Copyright Laura Radford/Prime Video

C'était là l'attrait principal du film d'Herrington - la bagarreuh - et c'est là qu'aurait du se concentrer ce remake, encore plus avec un Dalton moins zen et torturé, un combattant déshonoré et qui gagne désormais sa vie autant en se livrant à des combats clandestins, qu'en rebondissant en tant que videur dans un petit bled Floridien - love story avec une chirurgienne aussi à la clé.

Mais Liman comme Gyllenhaal, qui délivre ici une performance A-list avec son charme impayable et son physique de gladiateur (comme Swayze, il donne de la crédibilité à un personnage et à une histoire qui n'en ont pas des masses), ont voulu un peu plus muscler les débats dans la forme, une intention louable pour se démarquer sans forcément se donner totalement les moyens de le faire sur le fond : une intrigue réduite à peau de chagrin (plus encore que l'original), un second degré parfois risible (le bar s'appelle littéralement The Road House) et aucun vrai développement de ses personnages, d'une Daniela Melchior qui a encore moins de grain à moudre que Kelly Lynch dans l'original, à un Billy Magnussen est un vilain furieusement unidimensionnel, en passant par Conor McGregor qui, bien qu'il soit physiquement imposant, a tout d'un Schwarzenegger du pauvre et sous exta quand il s'essaye à jouer les acteurs - mais quel put*** de double affrontement avec Gyllenhaal.

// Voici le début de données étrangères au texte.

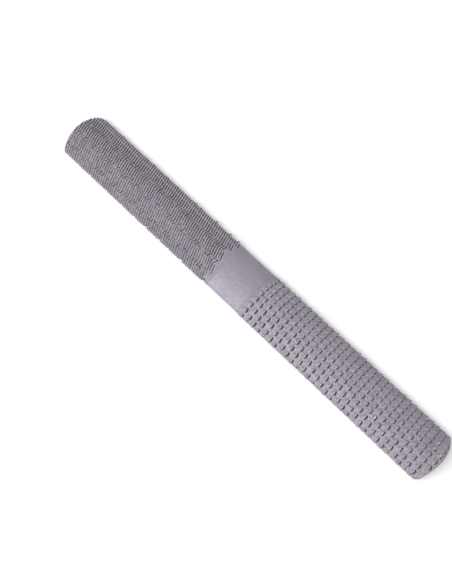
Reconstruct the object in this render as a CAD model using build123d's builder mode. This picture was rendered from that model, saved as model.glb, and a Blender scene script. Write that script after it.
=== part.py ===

Copyright Laura Radford/Prime Video

Ce qui rendait Road House profondément jouissif et toujours aussi agréable malgré les nombreuses visions (terme VHS poncées), c'est parce qu'il incarnait un parfait condensé de son époque, un moment brutal et cartoonesque à l'absurdité évidente, dont l'innocence totale le rendait infiniment sincère, même dans ses nombreux défauts.
Quand bien même il joue sur son propre tempo savoureusement déséquilibré, voir le film de Doug Liman, honnêtement bien emballé, essayer de renouer avec cette magie déglinguée le rend de facto artificiel, même s'il sait se faire chouette et fun, notamment dans une seconde moitié qui lâche enfin du lest - et fait entrer en scène McGregor.

Difficile d'être en colère contre l'existence de ce remake donc, tant il a déjà assez de peine pour exister par lui-même.